An asynchronous endpoint can't synchronize its operation with any external source. A source endpoint implicitly informs the host of its data rate by the amount of data it provides. A sink endpoint would need to have access to an auxiliary synchronization endpoint, such as an interrupt endpoint, to report back its progress in consuming data.
A synchronous endpoint ties its operation to the 1-kHz frame rate of the bus. It does so either by slaving its own clock to the start-of-frame (SOF) packet that begins every frame or by forcing the bus frame rate to match its own clock. USB allows any one device to be the frame master and to alter the duration of frames to be more or less than the standard one millisecond. On the driver side, you issue a URB with the function code URB_FUNCTION_TAKE_FRAME_LENGTH_CONTROL to become the frame master, and you issue another URB with the function code URB_FUNCTION_RELEASE_FRAME_LENGTH_CONTROL to relinquish your status as frame master.
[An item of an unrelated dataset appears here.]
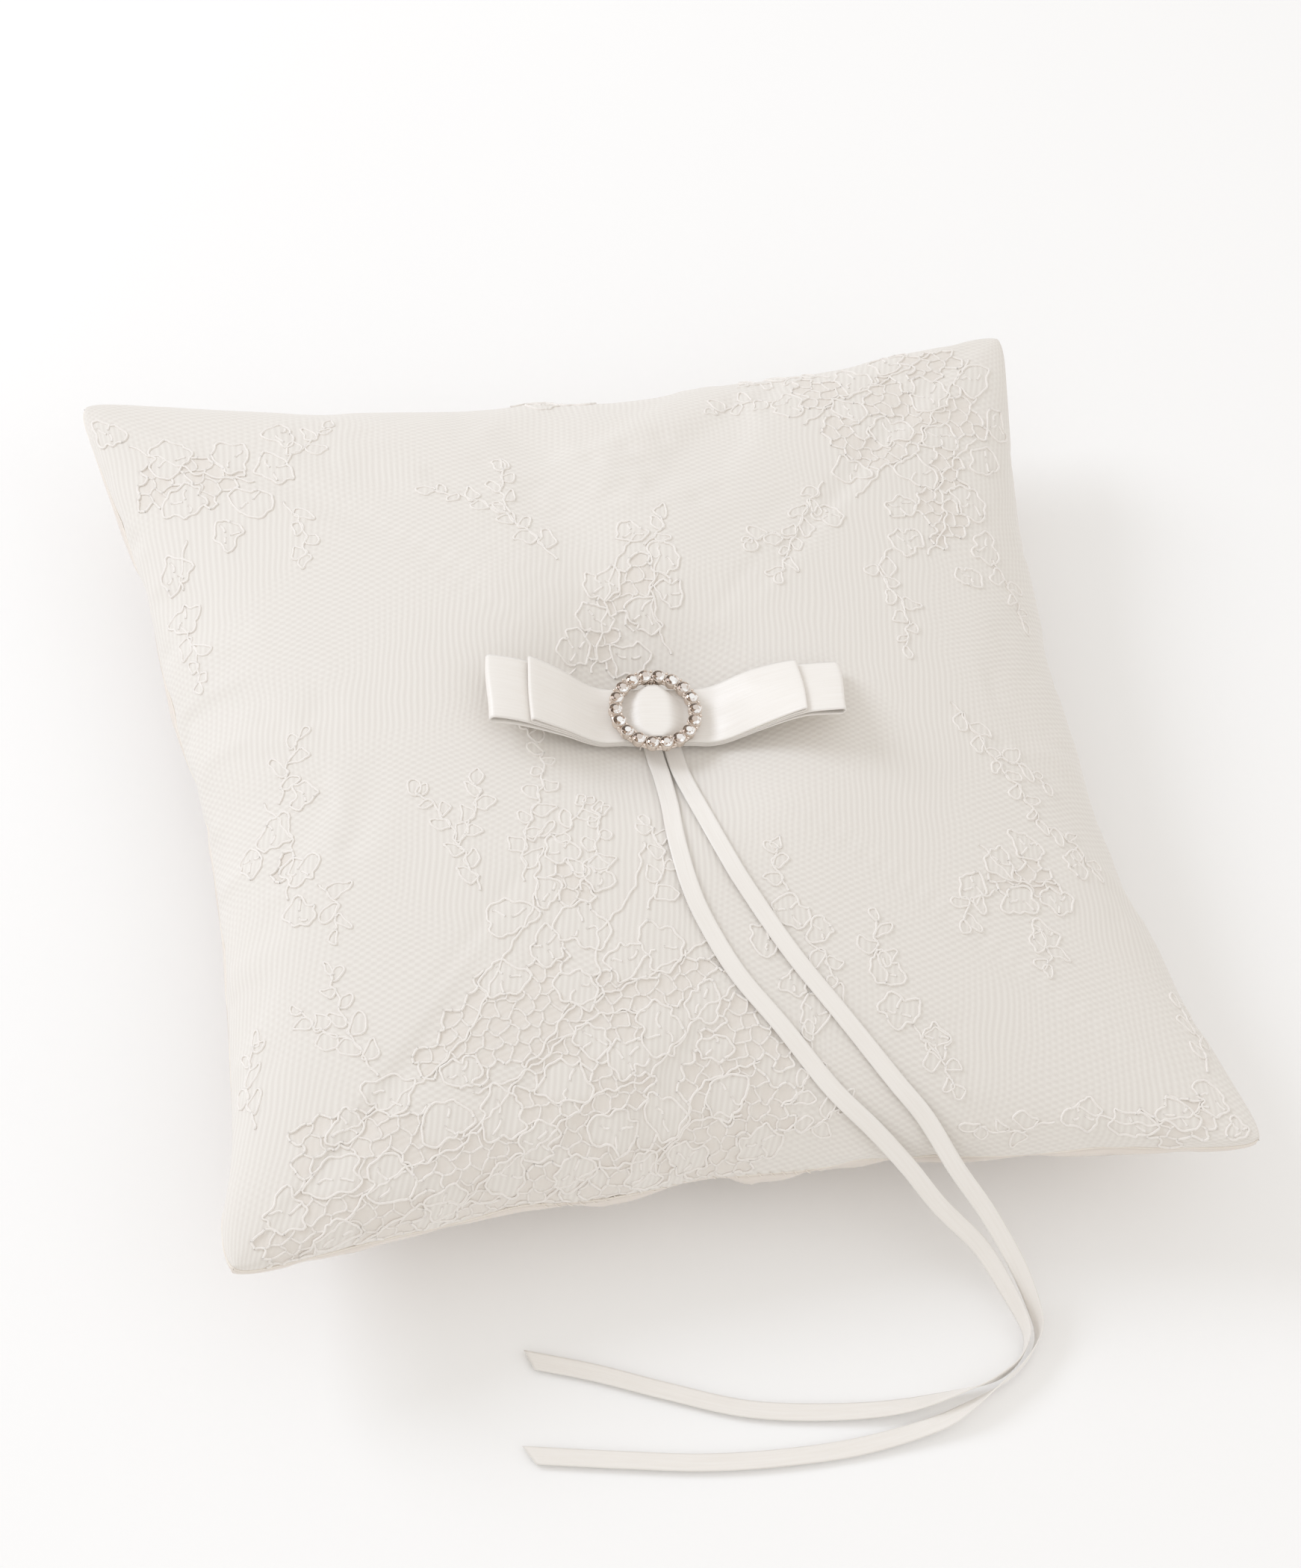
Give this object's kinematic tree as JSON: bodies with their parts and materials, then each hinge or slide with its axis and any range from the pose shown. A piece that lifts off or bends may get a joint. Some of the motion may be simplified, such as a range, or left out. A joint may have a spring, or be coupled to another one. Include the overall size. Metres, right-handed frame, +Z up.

While you are the master, you can issue URBs with the function codes URB_FUNCTION_GET_FRAME_LENGTH and URB_FUNCTION_SET_FRAME_LENGTH to get and set the frame length, respectively.
An adaptive source endpoint has some way (a control pipe, for example) of receiving feedback from a data sink that allows it to generate samples that are already matched to the sink. An adaptive sink endpoint simply adapts to the rate information that's implicit in the data stream it receives.